Repeat the material exactly, every line of it.
+ + + +
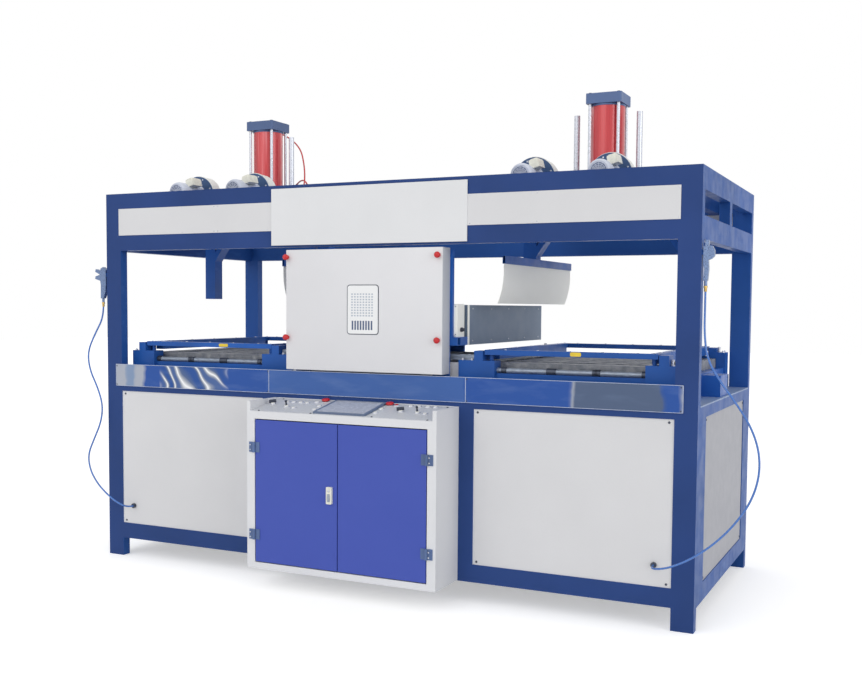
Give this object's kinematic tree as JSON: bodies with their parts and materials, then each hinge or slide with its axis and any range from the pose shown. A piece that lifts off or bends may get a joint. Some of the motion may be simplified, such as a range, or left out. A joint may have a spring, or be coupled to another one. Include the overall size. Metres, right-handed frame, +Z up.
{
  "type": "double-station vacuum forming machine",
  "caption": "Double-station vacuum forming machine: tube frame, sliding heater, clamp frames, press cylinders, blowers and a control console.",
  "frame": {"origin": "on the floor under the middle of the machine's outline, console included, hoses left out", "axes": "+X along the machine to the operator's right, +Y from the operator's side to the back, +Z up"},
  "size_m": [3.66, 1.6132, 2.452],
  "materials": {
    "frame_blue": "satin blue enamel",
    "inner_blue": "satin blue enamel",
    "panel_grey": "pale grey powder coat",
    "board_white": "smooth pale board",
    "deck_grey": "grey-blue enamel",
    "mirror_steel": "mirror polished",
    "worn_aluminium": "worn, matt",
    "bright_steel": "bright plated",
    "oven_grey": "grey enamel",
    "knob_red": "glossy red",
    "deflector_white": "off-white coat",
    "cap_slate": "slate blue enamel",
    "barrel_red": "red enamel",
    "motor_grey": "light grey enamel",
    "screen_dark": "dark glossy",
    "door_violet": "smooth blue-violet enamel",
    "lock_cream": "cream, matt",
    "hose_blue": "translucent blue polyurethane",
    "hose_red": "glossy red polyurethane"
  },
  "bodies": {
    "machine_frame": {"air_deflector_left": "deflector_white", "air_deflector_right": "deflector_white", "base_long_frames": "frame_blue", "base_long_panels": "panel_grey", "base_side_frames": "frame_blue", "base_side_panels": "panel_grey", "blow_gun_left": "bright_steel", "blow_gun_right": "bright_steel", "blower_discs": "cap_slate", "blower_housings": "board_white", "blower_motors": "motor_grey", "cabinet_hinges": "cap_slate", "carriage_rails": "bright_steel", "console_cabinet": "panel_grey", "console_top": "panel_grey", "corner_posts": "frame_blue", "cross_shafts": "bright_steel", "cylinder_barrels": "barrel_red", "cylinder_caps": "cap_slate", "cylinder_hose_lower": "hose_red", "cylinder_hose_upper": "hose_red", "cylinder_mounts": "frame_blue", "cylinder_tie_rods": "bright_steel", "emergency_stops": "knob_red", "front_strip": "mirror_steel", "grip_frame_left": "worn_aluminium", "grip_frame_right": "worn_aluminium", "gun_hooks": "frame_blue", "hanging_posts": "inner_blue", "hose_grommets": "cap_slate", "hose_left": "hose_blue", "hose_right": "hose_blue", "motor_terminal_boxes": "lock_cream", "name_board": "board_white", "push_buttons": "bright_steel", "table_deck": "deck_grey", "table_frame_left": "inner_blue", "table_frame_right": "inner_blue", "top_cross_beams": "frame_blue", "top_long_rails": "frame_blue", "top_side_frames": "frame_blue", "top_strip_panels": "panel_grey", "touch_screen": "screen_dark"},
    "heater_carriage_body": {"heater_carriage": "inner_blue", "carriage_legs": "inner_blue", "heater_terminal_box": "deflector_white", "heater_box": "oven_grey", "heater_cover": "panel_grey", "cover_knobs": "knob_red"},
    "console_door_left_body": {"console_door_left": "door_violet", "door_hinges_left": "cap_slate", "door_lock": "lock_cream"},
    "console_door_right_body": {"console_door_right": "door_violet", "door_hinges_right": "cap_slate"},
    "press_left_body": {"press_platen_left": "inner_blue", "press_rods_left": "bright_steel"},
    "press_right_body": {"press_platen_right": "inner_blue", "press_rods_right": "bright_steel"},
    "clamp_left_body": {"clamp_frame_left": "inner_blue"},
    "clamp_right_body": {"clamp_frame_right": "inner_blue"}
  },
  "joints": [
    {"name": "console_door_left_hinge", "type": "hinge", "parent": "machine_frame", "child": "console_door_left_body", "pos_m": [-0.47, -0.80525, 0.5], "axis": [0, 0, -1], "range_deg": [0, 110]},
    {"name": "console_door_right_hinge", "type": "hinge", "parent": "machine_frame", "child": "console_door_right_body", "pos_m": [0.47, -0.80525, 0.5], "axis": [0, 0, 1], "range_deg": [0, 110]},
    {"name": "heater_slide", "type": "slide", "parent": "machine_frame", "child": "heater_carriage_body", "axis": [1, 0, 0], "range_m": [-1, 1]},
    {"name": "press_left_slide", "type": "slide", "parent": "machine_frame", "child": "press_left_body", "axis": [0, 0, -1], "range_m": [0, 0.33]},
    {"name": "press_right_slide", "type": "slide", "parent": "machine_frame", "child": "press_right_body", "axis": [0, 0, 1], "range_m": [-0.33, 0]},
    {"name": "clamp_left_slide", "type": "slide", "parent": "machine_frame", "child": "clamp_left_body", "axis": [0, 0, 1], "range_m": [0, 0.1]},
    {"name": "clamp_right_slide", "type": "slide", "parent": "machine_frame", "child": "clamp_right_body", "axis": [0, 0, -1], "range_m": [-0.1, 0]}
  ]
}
+ + + +
▶ [REPLY]
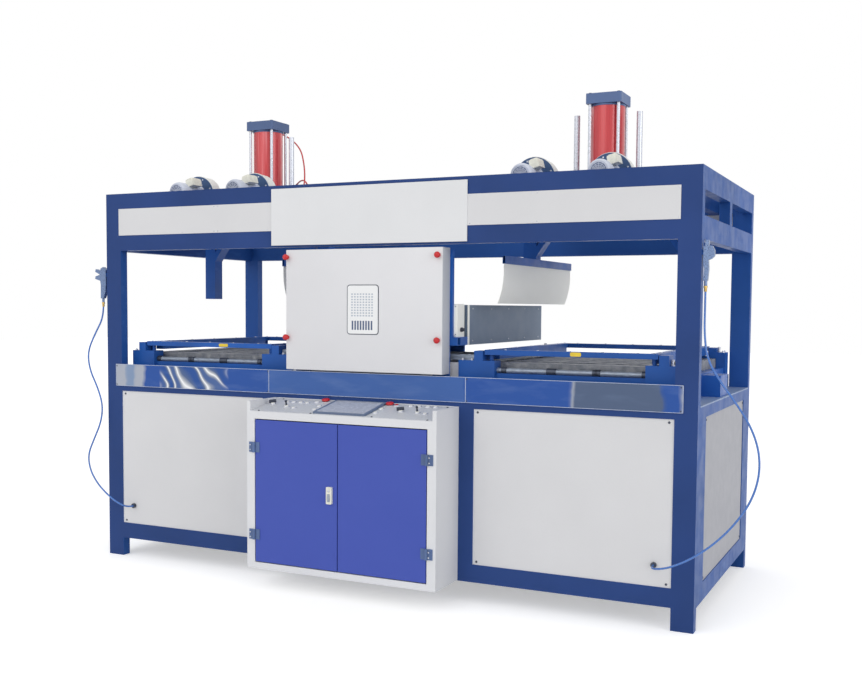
Give this object's kinematic tree as JSON: bodies with their parts and materials, then each hinge or slide with its axis and any range from the pose shown. A piece that lifts off or bends may get a joint. Some of the motion may be simplified, such as a range, or left out. A joint may have a spring, or be coupled to another one. Include the overall size. Metres, right-handed frame, +Z up.
{
  "type": "double-station vacuum forming machine",
  "caption": "Double-station vacuum forming machine: tube frame, sliding heater, clamp frames, press cylinders, blowers and a control console.",
  "frame": {"origin": "on the floor under the middle of the machine's outline, console included, hoses left out", "axes": "+X along the machine to the operator's right, +Y from the operator's side to the back, +Z up"},
  "size_m": [3.66, 1.6132, 2.452],
  "materials": {
    "frame_blue": "satin blue enamel",
    "inner_blue": "satin blue enamel",
    "panel_grey": "pale grey powder coat",
    "board_white": "smooth pale board",
    "deck_grey": "grey-blue enamel",
    "mirror_steel": "mirror polished",
    "worn_aluminium": "worn, matt",
    "bright_steel": "bright plated",
    "oven_grey": "grey enamel",
    "knob_red": "glossy red",
    "deflector_white": "off-white coat",
    "cap_slate": "slate blue enamel",
    "barrel_red": "red enamel",
    "motor_grey": "light grey enamel",
    "screen_dark": "dark glossy",
    "door_violet": "smooth blue-violet enamel",
    "lock_cream": "cream, matt",
    "hose_blue": "translucent blue polyurethane",
    "hose_red": "glossy red polyurethane"
  },
  "bodies": {
    "machine_frame": {"air_deflector_left": "deflector_white", "air_deflector_right": "deflector_white", "base_long_frames": "frame_blue", "base_long_panels": "panel_grey", "base_side_frames": "frame_blue", "base_side_panels": "panel_grey", "blow_gun_left": "bright_steel", "blow_gun_right": "bright_steel", "blower_discs": "cap_slate", "blower_housings": "board_white", "blower_motors": "motor_grey", "cabinet_hinges": "cap_slate", "carriage_rails": "bright_steel", "console_cabinet": "panel_grey", "console_top": "panel_grey", "corner_posts": "frame_blue", "cross_shafts": "bright_steel", "cylinder_barrels": "barrel_red", "cylinder_caps": "cap_slate", "cylinder_hose_lower": "hose_red", "cylinder_hose_upper": "hose_red", "cylinder_mounts": "frame_blue", "cylinder_tie_rods": "bright_steel", "emergency_stops": "knob_red", "front_strip": "mirror_steel", "grip_frame_left": "worn_aluminium", "grip_frame_right": "worn_aluminium", "gun_hooks": "frame_blue", "hanging_posts": "inner_blue", "hose_grommets": "cap_slate", "hose_left": "hose_blue", "hose_right": "hose_blue", "motor_terminal_boxes": "lock_cream", "name_board": "board_white", "push_buttons": "bright_steel", "table_deck": "deck_grey", "table_frame_left": "inner_blue", "table_frame_right": "inner_blue", "top_cross_beams": "frame_blue", "top_long_rails": "frame_blue", "top_side_frames": "frame_blue", "top_strip_panels": "panel_grey", "touch_screen": "screen_dark"},
    "heater_carriage_body": {"heater_carriage": "inner_blue", "carriage_legs": "inner_blue", "heater_terminal_box": "deflector_white", "heater_box": "oven_grey", "heater_cover": "panel_grey", "cover_knobs": "knob_red"},
    "console_door_left_body": {"console_door_left": "door_violet", "door_hinges_left": "cap_slate", "door_lock": "lock_cream"},
    "console_door_right_body": {"console_door_right": "door_violet", "door_hinges_right": "cap_slate"},
    "press_left_body": {"press_platen_left": "inner_blue", "press_rods_left": "bright_steel"},
    "press_right_body": {"press_platen_right": "inner_blue", "press_rods_right": "bright_steel"},
    "clamp_left_body": {"clamp_frame_left": "inner_blue"},
    "clamp_right_body": {"clamp_frame_right": "inner_blue"}
  },
  "joints": [
    {"name": "console_door_left_hinge", "type": "hinge", "parent": "machine_frame", "child": "console_door_left_body", "pos_m": [-0.47, -0.80525, 0.5], "axis": [0, 0, -1], "range_deg": [0, 110]},
    {"name": "console_door_right_hinge", "type": "hinge", "parent": "machine_frame", "child": "console_door_right_body", "pos_m": [0.47, -0.80525, 0.5], "axis": [0, 0, 1], "range_deg": [0, 110]},
    {"name": "heater_slide", "type": "slide", "parent": "machine_frame", "child": "heater_carriage_body", "axis": [1, 0, 0], "range_m": [-1, 1]},
    {"name": "press_left_slide", "type": "slide", "parent": "machine_frame", "child": "press_left_body", "axis": [0, 0, -1], "range_m": [0, 0.33]},
    {"name": "press_right_slide", "type": "slide", "parent": "machine_frame", "child": "press_right_body", "axis": [0, 0, 1], "range_m": [-0.33, 0]},
    {"name": "clamp_left_slide", "type": "slide", "parent": "machine_frame", "child": "clamp_left_body", "axis": [0, 0, 1], "range_m": [0, 0.1]},
    {"name": "clamp_right_slide", "type": "slide", "parent": "machine_frame", "child": "clamp_right_body", "axis": [0, 0, -1], "range_m": [-0.1, 0]}
  ]
}